>> start

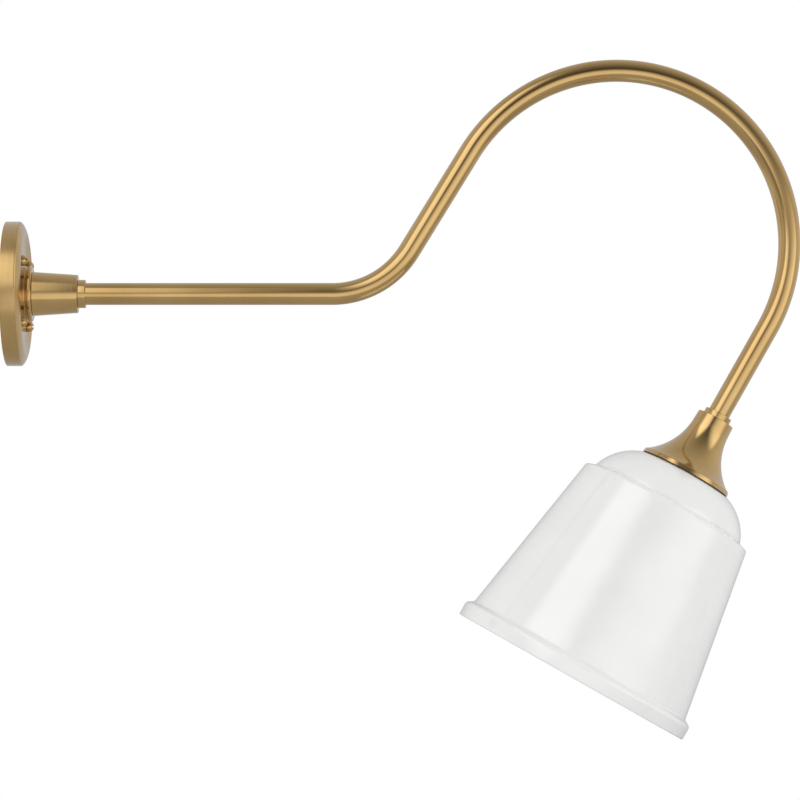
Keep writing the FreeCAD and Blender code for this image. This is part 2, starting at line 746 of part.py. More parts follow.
# --- The whole sconce -------------------------------------------------------------------
def pieces():
    washer_foot = PLATE_FIELD_DEPTH - PLATE_WALL - WASHER_THICK
    plug_top = TUBE_START + PLUG_LENGTH
    return {
        "wall_bracket": wall_bracket(),
        "ground_screw": ground_screw(),
        "backplate": backplate(),
        "backplate_screws": backplate_screws(),
        "hub_base": hub_base(),
        "hub": hub(),
        "hub_collar": placed(collar(HUB_NOSE, HUB_COLLAR_END), WALL_PLACE),
        "wall_end_plug": placed(end_plug(TUBE_START, plug_top), WALL_PLACE),
        "wall_nipple": placed(nipple(WALL_NIPPLE_START, TUBE_START + NIPPLE_GRIP), WALL_PLACE),
        "hub_washer": placed(washer(washer_foot), WALL_PLACE),
        "hub_nut": placed(nut(washer_foot - NUT_THICK), WALL_PLACE),
        "arm_tube": arm_tube(),
        "shade_end_plug": placed(end_plug(TUBE_END, TUBE_END + PLUG_LENGTH), FLANGE_PLACE),
        "holder_collar": placed(collar(HOLDER_TOP, HOLDER_COLLAR_TOP), FLANGE_PLACE),
        "shade_holder": shade_holder(),
        "holder_nipple": placed(nipple(HOLDER_NIPPLE_FOOT, TUBE_END + NIPPLE_GRIP), FLANGE_PLACE),
        "holder_washer": placed(washer(HOLDER_ROOF - WASHER_THICK), FLANGE_PLACE),
        "holder_nut": placed(nut(HOLDER_ROOF - WASHER_THICK - NUT_THICK), FLANGE_PLACE),
        "socket_cap": socket_cap(),
        "socket_body": socket_body(),
        "screw_shell": screw_shell(),
        "centre_contact": centre_contact(),
        "terminal_posts": terminal_posts(),
        "flange_gasket": flange_gasket(),
        "glass_shade": glass_shade(),
        "ring_gasket": ring_gasket(),
        "shade_ring": shade_ring(),
        "live_wire": socket_wire(-1),
        "neutral_wire": socket_wire(1),
        "ground_wire": ground_wire(),
    }


os.makedirs("parts", exist_ok=True)
for name, shape in pieces().items():
    shape.exportStep(f"parts/{name}.step")
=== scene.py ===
"""Looks of the gooseneck wall sconce: lacquered brass arm and plate, cased opal glass shade.

Metres in the scene. The named sizes are millimetres, and MM turns them into metres.
"""

from math import atan2, ceil, cos, pi, radians, sin, sqrt, tan

import bpy
from mathutils import Matrix, Vector


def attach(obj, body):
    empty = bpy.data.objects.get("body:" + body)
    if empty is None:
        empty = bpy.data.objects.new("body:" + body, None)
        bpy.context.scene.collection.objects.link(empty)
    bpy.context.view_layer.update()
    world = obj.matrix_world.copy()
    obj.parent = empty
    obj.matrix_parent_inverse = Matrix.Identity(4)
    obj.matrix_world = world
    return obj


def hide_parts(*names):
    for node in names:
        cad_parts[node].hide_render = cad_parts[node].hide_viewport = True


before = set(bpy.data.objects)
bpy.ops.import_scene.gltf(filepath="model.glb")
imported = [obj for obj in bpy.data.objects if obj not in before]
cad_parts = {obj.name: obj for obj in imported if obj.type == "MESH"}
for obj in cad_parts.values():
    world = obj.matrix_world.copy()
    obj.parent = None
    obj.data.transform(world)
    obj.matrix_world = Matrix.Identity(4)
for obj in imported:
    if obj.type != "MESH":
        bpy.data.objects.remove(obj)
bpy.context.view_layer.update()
MM = 0.001

# --- The photograph's view --------------------------------------------------------------
# 0.87 mm of the arm's plane per pixel. The level view meets that plane at a right angle at
# FOOT, and the wall and the arm's straight run give the place of the frame's origin.
PICTURE_SIZE = 800
PIXEL = 0.87
ORIGIN_PIXEL = (7, 294)
FOOT_PIXEL = (310, 530)
FOCAL_PIXELS = 2700
SENSOR = 36.0

# --- Arm --------------------------------------------------------------------------------
TUBE_R = 9.55
TUBE_WALL = 1.25
TUBE_START = 32.0
STRAIGHT_END = 283.0
ELBOW_R = 78.6
RISE_ANGLE = 58.4
RISE_LENGTH = 100.1
CROOK_R = 150.3
SHADE_TILT = 29.5
CROOK_TO_RIM = 347.9
FLANGE_ABOVE_RIM = 202.4
TUBE_END = 43.5
COLLAR_R = 12.25
SLIP = 0.05

# --- Wall side: distances from the wall -------------------------------------------------
PLATE_R = 62.6
PLATE_RIM_DEPTH = 12.6
PLATE_STEP_R = 61.7
PLATE_STEP_DEPTH = 13.5
PLATE_CREST_R = 53.5
PLATE_CREST_DEPTH = 17.1
PLATE_CREST_WIDTH = 1.0
PLATE_BEVEL_R = 18.0
PLATE_FIELD_R = 45.0
PLATE_FIELD_DEPTH = 14.6
PLATE_FIELD_ROUND = 3.0
PLATE_WALL = 2.4
NIPPLE_HOLE_R = 5.4
NIPPLE_PITCH = 1.0
SCREW_CIRCLE_R = 37.5
SCREW_HOLE_R = 2.3
SCREW_SHANK_R = 2.0
SCREW_HEAD_R = 4.6
SCREW_NECK = 1.6
SCREW_TIP = 0.5
SLOT_WIDTH = 1.3
SLOT_DEPTH = 2.2
SLOT_ANGLES = (8.0, 52.0, -20.0, 84.0)
GROUND_SCREW_Z = 26.0
GROUND_SCREW_TOP = 7.6
GROUND_SLOT_WIDTH = 1.0
GROUND_SLOT_DEPTH = 1.1
GROUND_SLOT_ANGLE = 24.0
BASE_R = 24.2
BASE_DISC_TOP = 17.4
BASE_GROOVE_R = 22.2
BASE_GROOVE = 18.2
BASE_BEAD_FOOT = 19.4
BASE_TOP = 22.7
HUB_ROOT_R = 19.15
HUB_NOSE_R = 16.5
HUB_NOSE = 61.9
HUB_WEB = 26.0
HUB_POCKET_R = 13.0
HUB_COLLAR_END = 68.5
FINE_EDGE = 0.2
BROKEN_EDGE = 0.4
SOFT_EDGE = 0.8
FULL_EDGE = 1.6

# --- Glass shade: distances above the plane of its rim ----------------------------------
LIP_R = 110.75
LIP_TURN = 12.8
LIP_ROUND = 4.5
LIP_FOOT = 16.2
LIP_FOOT_ROUND = 3.0
CONE_FOOT_R = 104.56
CONE_TOP_R = 79.15
CONE_TOP = 169.0
SHOULDER_ROUND = 2.4
DOME_FOOT_R = 71.0
DOME_FOOT = 171.7
DOME_FOOT_ROUND = 1.2
DOME_RISE_START = 1.0
DOME_ARC_R = 47.0
DOME_TOP_R = 42.8
GLASS_TOP = 201.2
GLASS_WALL = 3.6
GLASS_HOLE_R = 21.5
RIM_ROUND = 1.4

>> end

* Task goal *
Return every line exactly.

* Written reply *
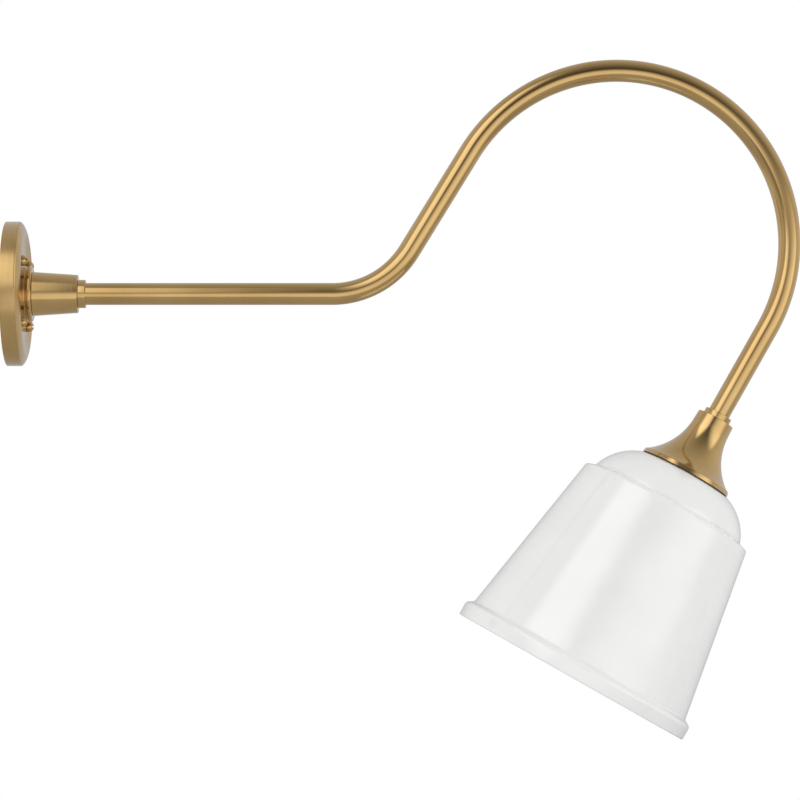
Keep writing the FreeCAD and Blender code for this image. This is part 2, starting at line 746 of part.py. More parts follow.
# --- The whole sconce -------------------------------------------------------------------
def pieces():
    washer_foot = PLATE_FIELD_DEPTH - PLATE_WALL - WASHER_THICK
    plug_top = TUBE_START + PLUG_LENGTH
    return {
        "wall_bracket": wall_bracket(),
        "ground_screw": ground_screw(),
        "backplate": backplate(),
        "backplate_screws": backplate_screws(),
        "hub_base": hub_base(),
        "hub": hub(),
        "hub_collar": placed(collar(HUB_NOSE, HUB_COLLAR_END), WALL_PLACE),
        "wall_end_plug": placed(end_plug(TUBE_START, plug_top), WALL_PLACE),
        "wall_nipple": placed(nipple(WALL_NIPPLE_START, TUBE_START + NIPPLE_GRIP), WALL_PLACE),
        "hub_washer": placed(washer(washer_foot), WALL_PLACE),
        "hub_nut": placed(nut(washer_foot - NUT_THICK), WALL_PLACE),
        "arm_tube": arm_tube(),
        "shade_end_plug": placed(end_plug(TUBE_END, TUBE_END + PLUG_LENGTH), FLANGE_PLACE),
        "holder_collar": placed(collar(HOLDER_TOP, HOLDER_COLLAR_TOP), FLANGE_PLACE),
        "shade_holder": shade_holder(),
        "holder_nipple": placed(nipple(HOLDER_NIPPLE_FOOT, TUBE_END + NIPPLE_GRIP), FLANGE_PLACE),
        "holder_washer": placed(washer(HOLDER_ROOF - WASHER_THICK), FLANGE_PLACE),
        "holder_nut": placed(nut(HOLDER_ROOF - WASHER_THICK - NUT_THICK), FLANGE_PLACE),
        "socket_cap": socket_cap(),
        "socket_body": socket_body(),
        "screw_shell": screw_shell(),
        "centre_contact": centre_contact(),
        "terminal_posts": terminal_posts(),
        "flange_gasket": flange_gasket(),
        "glass_shade": glass_shade(),
        "ring_gasket": ring_gasket(),
        "shade_ring": shade_ring(),
        "live_wire": socket_wire(-1),
        "neutral_wire": socket_wire(1),
        "ground_wire": ground_wire(),
    }


os.makedirs("parts", exist_ok=True)
for name, shape in pieces().items():
    shape.exportStep(f"parts/{name}.step")
=== scene.py ===
"""Looks of the gooseneck wall sconce: lacquered brass arm and plate, cased opal glass shade.

Metres in the scene. The named sizes are millimetres, and MM turns them into metres.
"""

from math import atan2, ceil, cos, pi, radians, sin, sqrt, tan

import bpy
from mathutils import Matrix, Vector


def attach(obj, body):
    empty = bpy.data.objects.get("body:" + body)
    if empty is None:
        empty = bpy.data.objects.new("body:" + body, None)
        bpy.context.scene.collection.objects.link(empty)
    bpy.context.view_layer.update()
    world = obj.matrix_world.copy()
    obj.parent = empty
    obj.matrix_parent_inverse = Matrix.Identity(4)
    obj.matrix_world = world
    return obj


def hide_parts(*names):
    for node in names:
        cad_parts[node].hide_render = cad_parts[node].hide_viewport = True


before = set(bpy.data.objects)
bpy.ops.import_scene.gltf(filepath="model.glb")
imported = [obj for obj in bpy.data.objects if obj not in before]
cad_parts = {obj.name: obj for obj in imported if obj.type == "MESH"}
for obj in cad_parts.values():
    world = obj.matrix_world.copy()
    obj.parent = None
    obj.data.transform(world)
    obj.matrix_world = Matrix.Identity(4)
for obj in imported:
    if obj.type != "MESH":
        bpy.data.objects.remove(obj)
bpy.context.view_layer.update()
MM = 0.001

# --- The photograph's view --------------------------------------------------------------
# 0.87 mm of the arm's plane per pixel. The level view meets that plane at a right angle at
# FOOT, and the wall and the arm's straight run give the place of the frame's origin.
PICTURE_SIZE = 800
PIXEL = 0.87
ORIGIN_PIXEL = (7, 294)
FOOT_PIXEL = (310, 530)
FOCAL_PIXELS = 2700
SENSOR = 36.0

# --- Arm --------------------------------------------------------------------------------
TUBE_R = 9.55
TUBE_WALL = 1.25
TUBE_START = 32.0
STRAIGHT_END = 283.0
ELBOW_R = 78.6
RISE_ANGLE = 58.4
RISE_LENGTH = 100.1
CROOK_R = 150.3
SHADE_TILT = 29.5
CROOK_TO_RIM = 347.9
FLANGE_ABOVE_RIM = 202.4
TUBE_END = 43.5
COLLAR_R = 12.25
SLIP = 0.05

# --- Wall side: distances from the wall -------------------------------------------------
PLATE_R = 62.6
PLATE_RIM_DEPTH = 12.6
PLATE_STEP_R = 61.7
PLATE_STEP_DEPTH = 13.5
PLATE_CREST_R = 53.5
PLATE_CREST_DEPTH = 17.1
PLATE_CREST_WIDTH = 1.0
PLATE_BEVEL_R = 18.0
PLATE_FIELD_R = 45.0
PLATE_FIELD_DEPTH = 14.6
PLATE_FIELD_ROUND = 3.0
PLATE_WALL = 2.4
NIPPLE_HOLE_R = 5.4
NIPPLE_PITCH = 1.0
SCREW_CIRCLE_R = 37.5
SCREW_HOLE_R = 2.3
SCREW_SHANK_R = 2.0
SCREW_HEAD_R = 4.6
SCREW_NECK = 1.6
SCREW_TIP = 0.5
SLOT_WIDTH = 1.3
SLOT_DEPTH = 2.2
SLOT_ANGLES = (8.0, 52.0, -20.0, 84.0)
GROUND_SCREW_Z = 26.0
GROUND_SCREW_TOP = 7.6
GROUND_SLOT_WIDTH = 1.0
GROUND_SLOT_DEPTH = 1.1
GROUND_SLOT_ANGLE = 24.0
BASE_R = 24.2
BASE_DISC_TOP = 17.4
BASE_GROOVE_R = 22.2
BASE_GROOVE = 18.2
BASE_BEAD_FOOT = 19.4
BASE_TOP = 22.7
HUB_ROOT_R = 19.15
HUB_NOSE_R = 16.5
HUB_NOSE = 61.9
HUB_WEB = 26.0
HUB_POCKET_R = 13.0
HUB_COLLAR_END = 68.5
FINE_EDGE = 0.2
BROKEN_EDGE = 0.4
SOFT_EDGE = 0.8
FULL_EDGE = 1.6

# --- Glass shade: distances above the plane of its rim ----------------------------------
LIP_R = 110.75
LIP_TURN = 12.8
LIP_ROUND = 4.5
LIP_FOOT = 16.2
LIP_FOOT_ROUND = 3.0
CONE_FOOT_R = 104.56
CONE_TOP_R = 79.15
CONE_TOP = 169.0
SHOULDER_ROUND = 2.4
DOME_FOOT_R = 71.0
DOME_FOOT = 171.7
DOME_FOOT_ROUND = 1.2
DOME_RISE_START = 1.0
DOME_ARC_R = 47.0
DOME_TOP_R = 42.8
GLASS_TOP = 201.2
GLASS_WALL = 3.6
GLASS_HOLE_R = 21.5
RIM_ROUND = 1.4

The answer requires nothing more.